▶ [Job] Your task is to print all of the data word for word.

▶ [Information supplied]
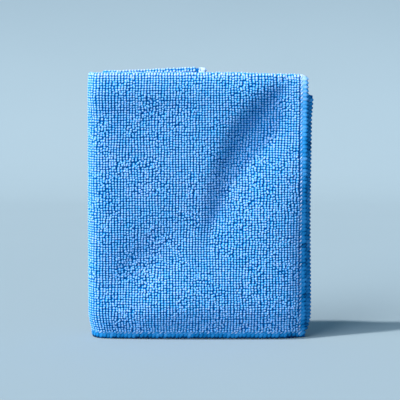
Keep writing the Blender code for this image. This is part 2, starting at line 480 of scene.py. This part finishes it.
LOOSENESS = 0.72
TIGHTEST = 0.38
LOOSEST = 1.2
LOOSE_PATCHES = Swell(length=0.0065, reach=0.60, seed=11)
RIB_SWAY = Swell(length=0.016, reach=0.0004, seed=16)
SHIFTS_ACROSS = (Swell(length=0.0042, reach=0.00018, seed=12), Swell(length=0.0026, reach=0.00030, seed=17))
SHIFTS_UP = (Swell(length=0.0046, reach=0.00020, seed=13), Swell(length=0.0024, reach=0.00034, seed=18))
TWISTS = Swell(length=0.0050, reach=38, seed=14)
STRETCHES = Swell(length=0.0026, reach=0.34, seed=15)
STRAY_SEED = 4
STRAY_ACROSS = 0.00014
STRAY_UP = 0.00016
STRAY_TURN = 16
STRAY_BREADTH = 0.10
STRAY_HEIGHT = 0.16
STRAY_TINT = 0.22
LOWEST_LOOP = 0.55
HIGHEST_LOOP = 1.4

# On the folds the loops are pressed lower. They are also painted paler there, as painted light where the
# folds turn up and to the left towards the lamps.
TOP_FOLD_BAND = 0.0030
LEFT_FOLD_BAND = 0.010
PRESSED_ON_LEFT_FOLD = 0.55
PRESSED_ON_TOP_FOLD = 0.2
MIDDLE_TINT = 0.5
PAINTED_LIGHT_ON_TOP_FOLD = 0.8
PAINTED_LIGHT_ON_LEFT_FOLD = 0.1

# The pile's colours: the deep root is painted shade in the holes between the loops, the mid blue is their
# own colour, and the pale tip is a painted highlight.
PILE_ROOT_PAINTED_SHADE = (0.0, 0.180, 0.52, 1.0)
PILE_BLUE = (0.015, 0.35, 0.76, 1.0)
PILE_TIP_PAINTED_HIGHLIGHT = (0.50, 0.58, 0.90, 1.0)


def drift(swell, width, height):
    """A smooth random value over the flat cloth, up to the swell's reach either way.

    It runs between the random values of a square lattice that goes a little past the cloth.
    """
    count = int(CLOTH_WIDTH / swell.length) + 5
    lattice = np.random.default_rng(swell.seed).uniform(-1, 1, (count, count))
    across = width / swell.length + 1
    up = height / swell.length + 1
    column = np.floor(across).astype(int)
    row = np.floor(up).astype(int)
    right = ease(across - column)
    above = ease(up - row)
    lower = lattice[column, row] * (1 - right) + lattice[column + 1, row] * right
    upper = lattice[column, row + 1] * (1 - right) + lattice[column + 1, row + 1] * right
    return swell.reach * (lower * (1 - above) + upper * above)


def band(place, middle, reach):
    """About 1 on a fold, and about 0 from somewhat past a reach from its middle."""
    return np.exp(-(((place - middle) / reach) ** 4))


def pile_finish():
    """The loops: deep blue at the root as painted shade between them, pale at the tip as a painted
    highlight, each a little different, with fine fibres.
    """
    material, shader, place = new_finish(
        "looped_pile", roughness=0.92, sheen=0.05, sheen_tint=(0.35, 0.65, 1.0, 1.0)
    )
    reach = place.stored("reach")
    # Each loop's own tone, with painted light on the folds.
    tone_and_painted_light = place.stored("tone_and_painted_light")
    fibres = place.noise(scale=5200.0, detail=3.0, roughness=0.7)
    blotches = place.noise(scale=70.0, detail=3.0)
    # Painted light: paler towards each loop's tip, darker towards its root.
    pale = (reach ** 2.0 * 1.12 + fibres * 0.25 + tone_and_painted_light * 0.22 + blotches * 0.20 - 0.42).clamped()
    colour = pale.ramp((0.0, PILE_ROOT_PAINTED_SHADE), (0.45, PILE_BLUE), (1.0, PILE_TIP_PAINTED_HIGHLIGHT))
    finish_with(shader, colour, fibres, strength=0.45, distance=0.0002)
    return material


loop_columns = int((CLOTH_WIDTH - 2 * PILE_BESIDE_HEM) / RIB_PITCH)
loop_rows = int((TOP_TURN_END + PILE_PAST_FOLD - PILE_ABOVE_HEM) / LOOP_PITCH)
loop_width, loop_height = np.meshgrid(
    PILE_BESIDE_HEM + RIB_PITCH * (np.arange(loop_columns) + 0.5),
    PILE_ABOVE_HEM + LOOP_PITCH * (np.arange(loop_rows) + 0.5),
    indexing="ij",
)
flat_place = (loop_width.ravel(), loop_height.ravel())
loop_width, loop_height = flat_place
stray = np.random.default_rng(STRAY_SEED).normal(0.0, 1.0, (6, loop_width.size))
loose = np.clip(LOOSENESS + drift(LOOSE_PATCHES, *flat_place), TIGHTEST, LOOSEST)
shift_across = sum(drift(swell, *flat_place) for swell in SHIFTS_ACROSS) + STRAY_ACROSS * stray[0]
shift_up = sum(drift(swell, *flat_place) for swell in SHIFTS_UP) + STRAY_UP * stray[1]
loop_centre_width = loop_width + loose * shift_across + drift(RIB_SWAY, *flat_place)
loop_centre_height = loop_height + loose * shift_up
loop_turn = np.radians(LOOP_TURN + loose * (drift(TWISTS, *flat_place) + STRAY_TURN * stray[2]))
loop_length = LOOP_HALF_LENGTH * (1 + loose * np.abs(drift(STRETCHES, *flat_place)))
loop_breadth = LOOP_HALF_WIDTH * (1 + loose * STRAY_BREADTH * stray[3])
on_left_fold = band(loop_width, LEFT_FOLD_MIDDLE, LEFT_FOLD_BAND)
on_top_fold = band(loop_height, TOP_FOLD_MIDDLE, TOP_FOLD_BAND)
loop_reach = LOOP_HEIGHT * np.clip(1 + loose * STRAY_HEIGHT * stray[4], LOWEST_LOOP, HIGHEST_LOOP)
loop_reach *= (1 - PRESSED_ON_LEFT_FOLD * on_left_fold) * (1 - PRESSED_ON_TOP_FOLD * on_top_fold)
# Each loop's tint: its own random tone, plus painted light on the folds.
loop_tone_and_painted_light = np.clip(MIDDLE_TINT + STRAY_TINT * stray[5], 0.0, 1.0)
loop_tone_and_painted_light += PAINTED_LIGHT_ON_TOP_FOLD * on_top_fold + PAINTED_LIGHT_ON_LEFT_FOLD * on_left_fold


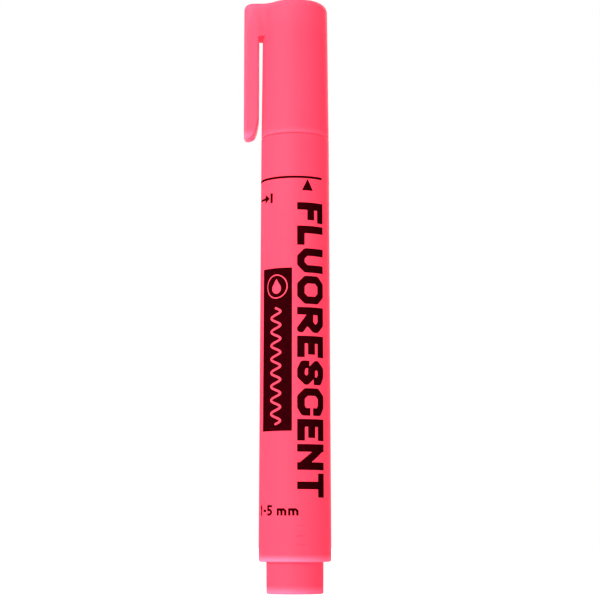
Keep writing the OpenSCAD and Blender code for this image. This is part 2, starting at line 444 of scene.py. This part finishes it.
def outer_radius(z):
    """Radius of the barrel's tapered outside at height z."""
    share = (z - TAIL_Z) / (SHOULDER_Z - TAIL_Z)
    return TAIL_R + (SHOULDER_R - TAIL_R) * share


def nib_outline(theta):
    """Distance from the axis to the nib's side in direction theta: a flat bar with round edges."""
    half_w, half_t = NIB_HIGH.x, NIB_HIGH.y
    c, s = abs(math.cos(theta)), abs(math.sin(theta))
    flat = half_w - half_t
    if half_t * c <= flat * s:
        return half_t / s
    return flat * c + math.sqrt(half_t**2 - (flat * s) ** 2)


def nib_socket(theta):
    """Nib socket: the nib's outline with an air groove on each flat side."""
    r = nib_outline(theta)
    s = max(0.2, abs(math.sin(theta)))
    x = NIB_HIGH.y * math.cos(theta) / s
    if abs(x) < GROOVE_R:
        r = max(r, (NIB_HIGH.y + math.sqrt(GROOVE_R**2 - x * x)) / s)
    return r


def ribbed(theta):
    """Chamber wall with ribs that centre the reservoir."""
    pitch, gap, rib_height = 360 / RIBS, 0.02, 0.33
    away = abs(math.degrees(theta) % pitch - pitch / 2)
    return FILM_HIGH.x + gap + rib_height * smooth(3.0, 4.5, away)


def bead(r, height, z, half=1.0, steps=8):
    """Rounded ring bead on a wall of radius r, listed upwards."""
    return [
        (r + height * (0.5 + 0.5 * math.cos(math.pi * k)), z + half * k)
        for k in np.linspace(-1, 1, steps + 1)
    ]


def mould_mark(z):
    """Rows of the barrel's profile for a short shallow groove, a little to the right of the front."""
    middle, half_len, depth = math.radians(-80.6), math.radians(6.3), 0.2
    half_height, side = 0.14, 0.04
    low, high = z - half_height, z + half_height

    def cut(height):
        def radius(a):
            away = abs(math.remainder(a - middle, 2 * math.pi))
            return outer_radius(height) - (depth if away < half_len else 0)

        return radius

    floor = [(cut(low), low + side), (cut(high), high - side)]
    return [(outer_radius(low), low), *floor, (outer_radius(high), high)]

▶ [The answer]
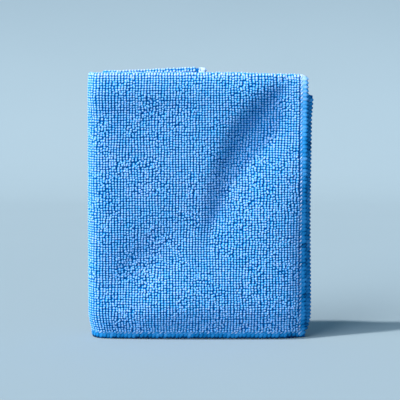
Keep writing the Blender code for this image. This is part 2, starting at line 480 of scene.py. This part finishes it.
LOOSENESS = 0.72
TIGHTEST = 0.38
LOOSEST = 1.2
LOOSE_PATCHES = Swell(length=0.0065, reach=0.60, seed=11)
RIB_SWAY = Swell(length=0.016, reach=0.0004, seed=16)
SHIFTS_ACROSS = (Swell(length=0.0042, reach=0.00018, seed=12), Swell(length=0.0026, reach=0.00030, seed=17))
SHIFTS_UP = (Swell(length=0.0046, reach=0.00020, seed=13), Swell(length=0.0024, reach=0.00034, seed=18))
TWISTS = Swell(length=0.0050, reach=38, seed=14)
STRETCHES = Swell(length=0.0026, reach=0.34, seed=15)
STRAY_SEED = 4
STRAY_ACROSS = 0.00014
STRAY_UP = 0.00016
STRAY_TURN = 16
STRAY_BREADTH = 0.10
STRAY_HEIGHT = 0.16
STRAY_TINT = 0.22
LOWEST_LOOP = 0.55
HIGHEST_LOOP = 1.4

# On the folds the loops are pressed lower. They are also painted paler there, as painted light where the
# folds turn up and to the left towards the lamps.
TOP_FOLD_BAND = 0.0030
LEFT_FOLD_BAND = 0.010
PRESSED_ON_LEFT_FOLD = 0.55
PRESSED_ON_TOP_FOLD = 0.2
MIDDLE_TINT = 0.5
PAINTED_LIGHT_ON_TOP_FOLD = 0.8
PAINTED_LIGHT_ON_LEFT_FOLD = 0.1

# The pile's colours: the deep root is painted shade in the holes between the loops, the mid blue is their
# own colour, and the pale tip is a painted highlight.
PILE_ROOT_PAINTED_SHADE = (0.0, 0.180, 0.52, 1.0)
PILE_BLUE = (0.015, 0.35, 0.76, 1.0)
PILE_TIP_PAINTED_HIGHLIGHT = (0.50, 0.58, 0.90, 1.0)


def drift(swell, width, height):
    """A smooth random value over the flat cloth, up to the swell's reach either way.

    It runs between the random values of a square lattice that goes a little past the cloth.
    """
    count = int(CLOTH_WIDTH / swell.length) + 5
    lattice = np.random.default_rng(swell.seed).uniform(-1, 1, (count, count))
    across = width / swell.length + 1
    up = height / swell.length + 1
    column = np.floor(across).astype(int)
    row = np.floor(up).astype(int)
    right = ease(across - column)
    above = ease(up - row)
    lower = lattice[column, row] * (1 - right) + lattice[column + 1, row] * right
    upper = lattice[column, row + 1] * (1 - right) + lattice[column + 1, row + 1] * right
    return swell.reach * (lower * (1 - above) + upper * above)


def band(place, middle, reach):
    """About 1 on a fold, and about 0 from somewhat past a reach from its middle."""
    return np.exp(-(((place - middle) / reach) ** 4))


def pile_finish():
    """The loops: deep blue at the root as painted shade between them, pale at the tip as a painted
    highlight, each a little different, with fine fibres.
    """
    material, shader, place = new_finish(
        "looped_pile", roughness=0.92, sheen=0.05, sheen_tint=(0.35, 0.65, 1.0, 1.0)
    )
    reach = place.stored("reach")
    # Each loop's own tone, with painted light on the folds.
    tone_and_painted_light = place.stored("tone_and_painted_light")
    fibres = place.noise(scale=5200.0, detail=3.0, roughness=0.7)
    blotches = place.noise(scale=70.0, detail=3.0)
    # Painted light: paler towards each loop's tip, darker towards its root.
    pale = (reach ** 2.0 * 1.12 + fibres * 0.25 + tone_and_painted_light * 0.22 + blotches * 0.20 - 0.42).clamped()
    colour = pale.ramp((0.0, PILE_ROOT_PAINTED_SHADE), (0.45, PILE_BLUE), (1.0, PILE_TIP_PAINTED_HIGHLIGHT))
    finish_with(shader, colour, fibres, strength=0.45, distance=0.0002)
    return material


loop_columns = int((CLOTH_WIDTH - 2 * PILE_BESIDE_HEM) / RIB_PITCH)
loop_rows = int((TOP_TURN_END + PILE_PAST_FOLD - PILE_ABOVE_HEM) / LOOP_PITCH)
loop_width, loop_height = np.meshgrid(
    PILE_BESIDE_HEM + RIB_PITCH * (np.arange(loop_columns) + 0.5),
    PILE_ABOVE_HEM + LOOP_PITCH * (np.arange(loop_rows) + 0.5),
    indexing="ij",
)
flat_place = (loop_width.ravel(), loop_height.ravel())
loop_width, loop_height = flat_place
stray = np.random.default_rng(STRAY_SEED).normal(0.0, 1.0, (6, loop_width.size))
loose = np.clip(LOOSENESS + drift(LOOSE_PATCHES, *flat_place), TIGHTEST, LOOSEST)
shift_across = sum(drift(swell, *flat_place) for swell in SHIFTS_ACROSS) + STRAY_ACROSS * stray[0]
shift_up = sum(drift(swell, *flat_place) for swell in SHIFTS_UP) + STRAY_UP * stray[1]
loop_centre_width = loop_width + loose * shift_across + drift(RIB_SWAY, *flat_place)
loop_centre_height = loop_height + loose * shift_up
loop_turn = np.radians(LOOP_TURN + loose * (drift(TWISTS, *flat_place) + STRAY_TURN * stray[2]))
loop_length = LOOP_HALF_LENGTH * (1 + loose * np.abs(drift(STRETCHES, *flat_place)))
loop_breadth = LOOP_HALF_WIDTH * (1 + loose * STRAY_BREADTH * stray[3])
on_left_fold = band(loop_width, LEFT_FOLD_MIDDLE, LEFT_FOLD_BAND)
on_top_fold = band(loop_height, TOP_FOLD_MIDDLE, TOP_FOLD_BAND)
loop_reach = LOOP_HEIGHT * np.clip(1 + loose * STRAY_HEIGHT * stray[4], LOWEST_LOOP, HIGHEST_LOOP)
loop_reach *= (1 - PRESSED_ON_LEFT_FOLD * on_left_fold) * (1 - PRESSED_ON_TOP_FOLD * on_top_fold)
# Each loop's tint: its own random tone, plus painted light on the folds.
loop_tone_and_painted_light = np.clip(MIDDLE_TINT + STRAY_TINT * stray[5], 0.0, 1.0)
loop_tone_and_painted_light += PAINTED_LIGHT_ON_TOP_FOLD * on_top_fold + PAINTED_LIGHT_ON_LEFT_FOLD * on_left_fold


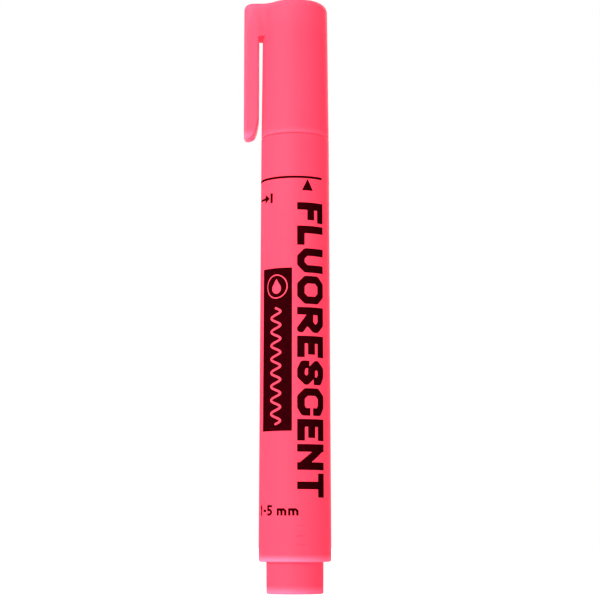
Keep writing the OpenSCAD and Blender code for this image. This is part 2, starting at line 444 of scene.py. This part finishes it.
def outer_radius(z):
    """Radius of the barrel's tapered outside at height z."""
    share = (z - TAIL_Z) / (SHOULDER_Z - TAIL_Z)
    return TAIL_R + (SHOULDER_R - TAIL_R) * share


def nib_outline(theta):
    """Distance from the axis to the nib's side in direction theta: a flat bar with round edges."""
    half_w, half_t = NIB_HIGH.x, NIB_HIGH.y
    c, s = abs(math.cos(theta)), abs(math.sin(theta))
    flat = half_w - half_t
    if half_t * c <= flat * s:
        return half_t / s
    return flat * c + math.sqrt(half_t**2 - (flat * s) ** 2)


def nib_socket(theta):
    """Nib socket: the nib's outline with an air groove on each flat side."""
    r = nib_outline(theta)
    s = max(0.2, abs(math.sin(theta)))
    x = NIB_HIGH.y * math.cos(theta) / s
    if abs(x) < GROOVE_R:
        r = max(r, (NIB_HIGH.y + math.sqrt(GROOVE_R**2 - x * x)) / s)
    return r


def ribbed(theta):
    """Chamber wall with ribs that centre the reservoir."""
    pitch, gap, rib_height = 360 / RIBS, 0.02, 0.33
    away = abs(math.degrees(theta) % pitch - pitch / 2)
    return FILM_HIGH.x + gap + rib_height * smooth(3.0, 4.5, away)


def bead(r, height, z, half=1.0, steps=8):
    """Rounded ring bead on a wall of radius r, listed upwards."""
    return [
        (r + height * (0.5 + 0.5 * math.cos(math.pi * k)), z + half * k)
        for k in np.linspace(-1, 1, steps + 1)
    ]


def mould_mark(z):
    """Rows of the barrel's profile for a short shallow groove, a little to the right of the front."""
    middle, half_len, depth = math.radians(-80.6), math.radians(6.3), 0.2
    half_height, side = 0.14, 0.04
    low, high = z - half_height, z + half_height

    def cut(height):
        def radius(a):
            away = abs(math.remainder(a - middle, 2 * math.pi))
            return outer_radius(height) - (depth if away < half_len else 0)

        return radius

    floor = [(cut(low), low + side), (cut(high), high - side)]
    return [(outer_radius(low), low), *floor, (outer_radius(high), high)]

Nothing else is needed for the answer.